Image source: https://blog.twitter.com/2014/introducing-the-website-tag-for-remarketing
Image source: https://blog.twitter.com/2014/introducing-the-website-tag-for-remarketing

Google AdWords (Google Display Network)

As stated earlier in this post, your Google Display Network retargeting kicks in once your list reaches 1000 cookies. The AdWords interface is definitely the most established out of the 3 and arguably the easiest to set up for retargeting, with great integration with Google Analytics for audience generation using the asynchronous version of the Google Analytics tracking code. Assuming that is how you’ll track visitors for website retargeting, here are those simple steps:

  • Add a new ‘Display Network’ campaign
  • Set your marketing objective to ‘buy on your website’
  • Enter a campaign name / bid strategy / budget.
  • Set up an ad group. You will then be able to add either text ads, display (HTML 5 or static) banner ads (or a mixture.

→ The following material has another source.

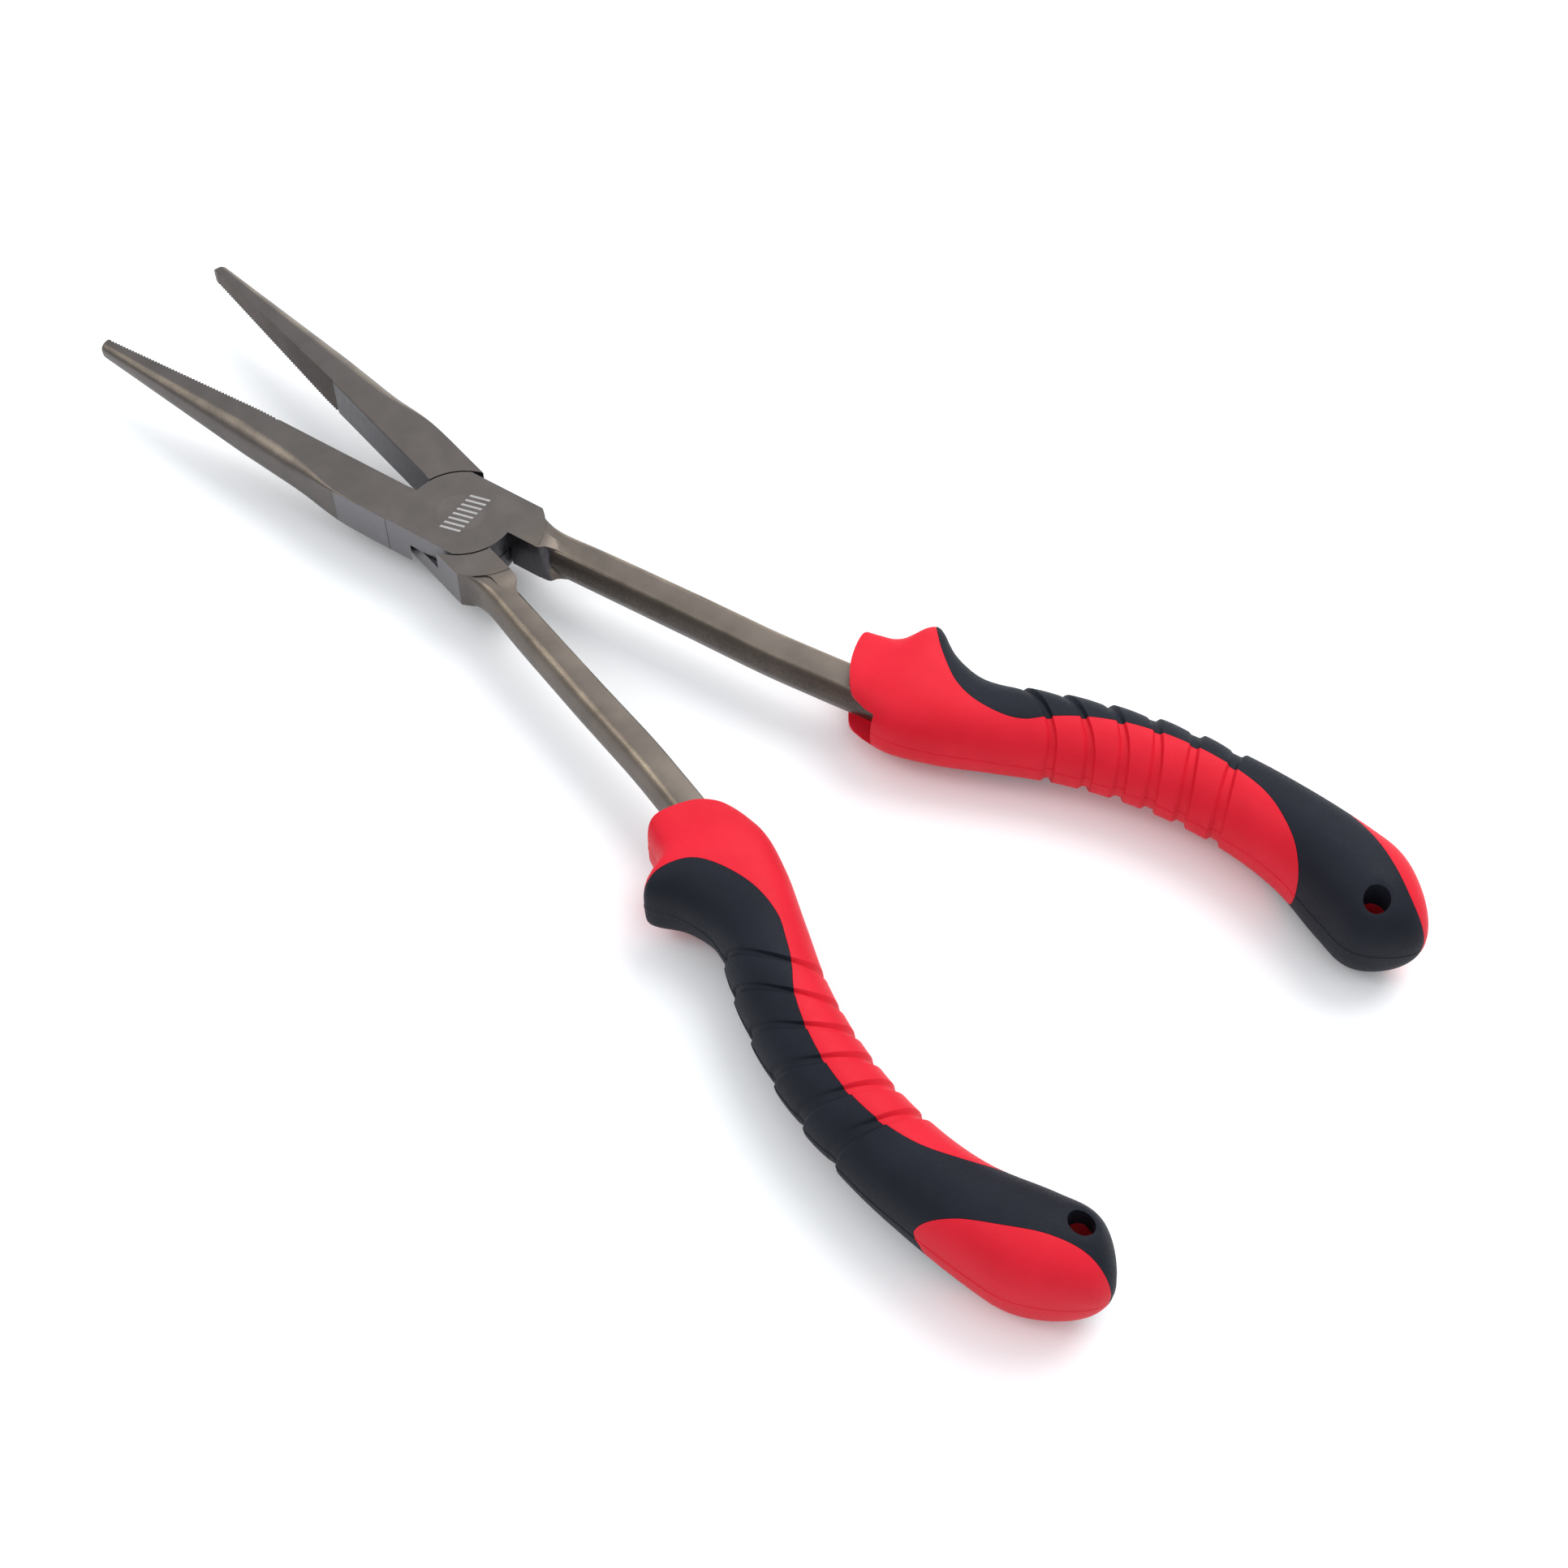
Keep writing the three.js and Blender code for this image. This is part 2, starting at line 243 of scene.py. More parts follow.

Ref: https://support.google.com/adwords/answer/3210317?hl=en-GB

Make sure that you’ve got your AdWords and Analytics accounts synced so that you get clean tracking results in Google Analytics.

Setting up Google retargeting
Setting up Google retargeting

Which reminds me…

For any non-Google advertising tracking integration in terms of Google Analytics, always use the Google URL builder:

https://support.google.com/analytics/answer/1033867?hl=en#using_the_url_builder

Once you have your tracking URL, you’ll be able to see all of the weird & wonderful web metrics against each ad set, campaign or ad creative depending on how you organise your retargeting elements.

Good luck with your retargeting folks!